Objective: Would you restate all the data that follows, word for word?

Material:

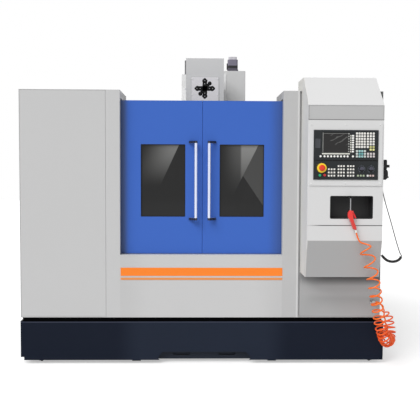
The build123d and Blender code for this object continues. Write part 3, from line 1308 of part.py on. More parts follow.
def make_console_housing():
    """The console's folded housing: slanted cap over the guard, recessed band, front and slanted chin."""
    front = -CONSOLE_REACH
    with BuildPart() as console:
        with BuildSketch(facing_right(CONSOLE_LEFT)):
            with BuildLine():
                Polyline(*[(behind(d), z) for d, z in (
                    (0, CONSOLE_BOTTOM), (CONSOLE_CHIN_DEPTH, CONSOLE_BOTTOM), (front, CONSOLE_CHIN),
                    (front, CONSOLE_NOSE), (CONSOLE_CREST_DEPTH, CONSOLE_TOP), (CONSOLE_BACK_DEPTH, CONSOLE_TOP),
                    (CONSOLE_BACK_DEPTH, GUARD_TOP), (0, GUARD_TOP))], close=True)
            make_face()
        extrude(amount=CONSOLE_RIGHT - CONSOLE_LEFT)
        with BuildSketch(facing_front(front - 1)):
            patch(CONSOLE_LEFT + 3, CONSOLE_RIGHT - 3, BAND_BOTTOM, CONSOLE_NOSE - 3)
        extrude(amount=-4, mode=Mode.SUBTRACT)
        with BuildSketch(facing_front(front - 1)) as niche:
            patch(*NICHE_BOX)
            fillet(niche.vertices(), NICHE_CORNER)
        extrude(amount=-(NICHE_DEPTH + 1), mode=Mode.SUBTRACT)
        with BuildSketch(facing_front(front - 1)):
            patch(CONSOLE_LEFT + 18, CONSOLE_RIGHT + 1, 991.5, 994.5)
        extrude(amount=-3, mode=Mode.SUBTRACT)
        with BuildSketch(facing_right(CONSOLE_RIGHT)):
            patch(behind(PENDANT_DEPTH - 20), behind(PENDANT_DEPTH + 20), PENDANT_TOP - 30, PENDANT_TOP + 22)
        extrude(amount=PENDANT_HOOK - SEAT_GAP)
        with BuildSketch(facing_right(CONSOLE_RIGHT)):
            with Locations((behind(PENDANT_COIL[-1][1]), PENDANT_COIL[-1][2])):
                Circle(PENDANT_COIL_RADIUS + 5)
        extrude(amount=1)
    return console


def make_panel_frame():
    left, right, low, high = FRAME_BOX
    with BuildPart() as frame:
        with BuildSketch(facing_front(-CONSOLE_REACH)) as face:
            patch(left, right, low, high)
            fillet(face.vertices(), 5)
            patch(*OPERATOR_BOX, Mode.SUBTRACT)
        extrude(amount=FRAME_THICK)
    return frame


def make_display_unit():
    """The upper unit: a recessed screen, the soft keys round it and two blocks of keys."""
    left, right, _, high = OPERATOR_BOX
    low = UNIT_SPLIT
    lcd = LCD_BOX
    with BuildPart() as unit:
        with BuildSketch(facing_front(-CONSOLE_REACH)):
            patch(left, right, low, high)
        extrude(amount=UNIT_THICK)
        with BuildSketch(facing_front(-CONSOLE_REACH - UNIT_THICK - 1)):
            patch(lcd[0], lcd[1], lcd[2], lcd[3])
        extrude(amount=-5, mode=Mode.SUBTRACT)
        with BuildSketch(facing_front(-CONSOLE_REACH - UNIT_THICK)):
            with Locations(*[(lcd[1] + 18, lcd[2] + 10 + 14.5 * row) for row in range(8)]):
                Rectangle(19, 10)
            with Locations(*[(lcd[0] + 20 + 21.2 * col, 1442) for col in range(8)]):
                Circle(6.5)
            for x, z, cols, rows in ((1014, 1552, 4, 6), (1089, 1552, 3, 6), (1014, 1452, 4, 3), (1089, 1452, 3, 2)):
                with Locations((x, z)):
                    with GridLocations(16, 16, cols, rows):
                        Rectangle(13, 13)
        extrude(amount=KEY_PROUD)
    return unit


def make_control_panel():
    """The lower unit: emergency stop collar, start and stop bezels, three blocks of keys and two dials."""
    left, right, low, _ = OPERATOR_BOX
    front = -CONSOLE_REACH - UNIT_THICK
    with BuildPart() as panel:
        with BuildSketch(facing_front(-CONSOLE_REACH)):
            patch(left, right, low, UNIT_SPLIT - 1)
        extrude(amount=UNIT_THICK)
        with BuildSketch(facing_front(front)):
            with Locations(ESTOP_AT):
                Circle(COLLAR_RADIUS)
        extrude(amount=COLLAR_HEIGHT)
        with BuildSketch(facing_front(front)):
            with Locations(START_AT, STOP_AT):
                Circle(BUTTON_RADIUS + 3)
        extrude(amount=2)
        with BuildSketch(facing_front(front)):
            for x, z, cols, rows in ((835, 1343, 3, 3), (896, 1352, 3, 4), (958, 1352, 3, 4)):
                with Locations((x, z)):
                    with GridLocations(18, 21, cols, rows):
                        Rectangle(13, 13)
            with Locations((1022.5, 1316), (1083, 1316)):
                with GridLocations(19, 19, 3, 1):
                    Rectangle(13, 13)
        extrude(amount=KEY_PROUD)
        for at, radius in ((ESTOP_AT, ESTOP_STEM), (START_AT, BUTTON_RADIUS), (STOP_AT, BUTTON_RADIUS),
                           (FEED_AT, KNOB_SHAFT), (SPEED_AT, KNOB_SHAFT)):
            with BuildSketch(facing_front(front - COLLAR_HEIGHT - 1)):
                with Locations(at):
                    Circle(radius + SEAT_GAP)
            extrude(amount=-(UNIT_THICK + COLLAR_HEIGHT + 2), mode=Mode.SUBTRACT)
    return panel


def turned_along_front(at, depth, profile):
    """A turned piece on the console: its profile is given as radius and distance in front of a depth."""
    x, z = at
    with BuildPart() as piece:
        with BuildSketch(Plane(origin=(x, 0, z), x_dir=(1, 0, 0), z_dir=(0, 0, 1))):
            with BuildLine():
                Polyline(*[(r, behind(depth) - reach) for r, reach in profile], close=True)
            make_face()
        revolve(axis=Axis((x, 0, z), (0, 1, 0)))
    return piece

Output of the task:
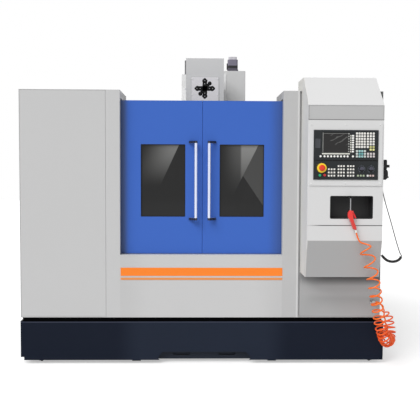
The build123d and Blender code for this object continues. Write part 3, from line 1308 of part.py on. More parts follow.
def make_console_housing():
    """The console's folded housing: slanted cap over the guard, recessed band, front and slanted chin."""
    front = -CONSOLE_REACH
    with BuildPart() as console:
        with BuildSketch(facing_right(CONSOLE_LEFT)):
            with BuildLine():
                Polyline(*[(behind(d), z) for d, z in (
                    (0, CONSOLE_BOTTOM), (CONSOLE_CHIN_DEPTH, CONSOLE_BOTTOM), (front, CONSOLE_CHIN),
                    (front, CONSOLE_NOSE), (CONSOLE_CREST_DEPTH, CONSOLE_TOP), (CONSOLE_BACK_DEPTH, CONSOLE_TOP),
                    (CONSOLE_BACK_DEPTH, GUARD_TOP), (0, GUARD_TOP))], close=True)
            make_face()
        extrude(amount=CONSOLE_RIGHT - CONSOLE_LEFT)
        with BuildSketch(facing_front(front - 1)):
            patch(CONSOLE_LEFT + 3, CONSOLE_RIGHT - 3, BAND_BOTTOM, CONSOLE_NOSE - 3)
        extrude(amount=-4, mode=Mode.SUBTRACT)
        with BuildSketch(facing_front(front - 1)) as niche:
            patch(*NICHE_BOX)
            fillet(niche.vertices(), NICHE_CORNER)
        extrude(amount=-(NICHE_DEPTH + 1), mode=Mode.SUBTRACT)
        with BuildSketch(facing_front(front - 1)):
            patch(CONSOLE_LEFT + 18, CONSOLE_RIGHT + 1, 991.5, 994.5)
        extrude(amount=-3, mode=Mode.SUBTRACT)
        with BuildSketch(facing_right(CONSOLE_RIGHT)):
            patch(behind(PENDANT_DEPTH - 20), behind(PENDANT_DEPTH + 20), PENDANT_TOP - 30, PENDANT_TOP + 22)
        extrude(amount=PENDANT_HOOK - SEAT_GAP)
        with BuildSketch(facing_right(CONSOLE_RIGHT)):
            with Locations((behind(PENDANT_COIL[-1][1]), PENDANT_COIL[-1][2])):
                Circle(PENDANT_COIL_RADIUS + 5)
        extrude(amount=1)
    return console


def make_panel_frame():
    left, right, low, high = FRAME_BOX
    with BuildPart() as frame:
        with BuildSketch(facing_front(-CONSOLE_REACH)) as face:
            patch(left, right, low, high)
            fillet(face.vertices(), 5)
            patch(*OPERATOR_BOX, Mode.SUBTRACT)
        extrude(amount=FRAME_THICK)
    return frame


def make_display_unit():
    """The upper unit: a recessed screen, the soft keys round it and two blocks of keys."""
    left, right, _, high = OPERATOR_BOX
    low = UNIT_SPLIT
    lcd = LCD_BOX
    with BuildPart() as unit:
        with BuildSketch(facing_front(-CONSOLE_REACH)):
            patch(left, right, low, high)
        extrude(amount=UNIT_THICK)
        with BuildSketch(facing_front(-CONSOLE_REACH - UNIT_THICK - 1)):
            patch(lcd[0], lcd[1], lcd[2], lcd[3])
        extrude(amount=-5, mode=Mode.SUBTRACT)
        with BuildSketch(facing_front(-CONSOLE_REACH - UNIT_THICK)):
            with Locations(*[(lcd[1] + 18, lcd[2] + 10 + 14.5 * row) for row in range(8)]):
                Rectangle(19, 10)
            with Locations(*[(lcd[0] + 20 + 21.2 * col, 1442) for col in range(8)]):
                Circle(6.5)
            for x, z, cols, rows in ((1014, 1552, 4, 6), (1089, 1552, 3, 6), (1014, 1452, 4, 3), (1089, 1452, 3, 2)):
                with Locations((x, z)):
                    with GridLocations(16, 16, cols, rows):
                        Rectangle(13, 13)
        extrude(amount=KEY_PROUD)
    return unit


def make_control_panel():
    """The lower unit: emergency stop collar, start and stop bezels, three blocks of keys and two dials."""
    left, right, low, _ = OPERATOR_BOX
    front = -CONSOLE_REACH - UNIT_THICK
    with BuildPart() as panel:
        with BuildSketch(facing_front(-CONSOLE_REACH)):
            patch(left, right, low, UNIT_SPLIT - 1)
        extrude(amount=UNIT_THICK)
        with BuildSketch(facing_front(front)):
            with Locations(ESTOP_AT):
                Circle(COLLAR_RADIUS)
        extrude(amount=COLLAR_HEIGHT)
        with BuildSketch(facing_front(front)):
            with Locations(START_AT, STOP_AT):
                Circle(BUTTON_RADIUS + 3)
        extrude(amount=2)
        with BuildSketch(facing_front(front)):
            for x, z, cols, rows in ((835, 1343, 3, 3), (896, 1352, 3, 4), (958, 1352, 3, 4)):
                with Locations((x, z)):
                    with GridLocations(18, 21, cols, rows):
                        Rectangle(13, 13)
            with Locations((1022.5, 1316), (1083, 1316)):
                with GridLocations(19, 19, 3, 1):
                    Rectangle(13, 13)
        extrude(amount=KEY_PROUD)
        for at, radius in ((ESTOP_AT, ESTOP_STEM), (START_AT, BUTTON_RADIUS), (STOP_AT, BUTTON_RADIUS),
                           (FEED_AT, KNOB_SHAFT), (SPEED_AT, KNOB_SHAFT)):
            with BuildSketch(facing_front(front - COLLAR_HEIGHT - 1)):
                with Locations(at):
                    Circle(radius + SEAT_GAP)
            extrude(amount=-(UNIT_THICK + COLLAR_HEIGHT + 2), mode=Mode.SUBTRACT)
    return panel


def turned_along_front(at, depth, profile):
    """A turned piece on the console: its profile is given as radius and distance in front of a depth."""
    x, z = at
    with BuildPart() as piece:
        with BuildSketch(Plane(origin=(x, 0, z), x_dir=(1, 0, 0), z_dir=(0, 0, 1))):
            with BuildLine():
                Polyline(*[(r, behind(depth) - reach) for r, reach in profile], close=True)
            make_face()
        revolve(axis=Axis((x, 0, z), (0, 1, 0)))
    return piece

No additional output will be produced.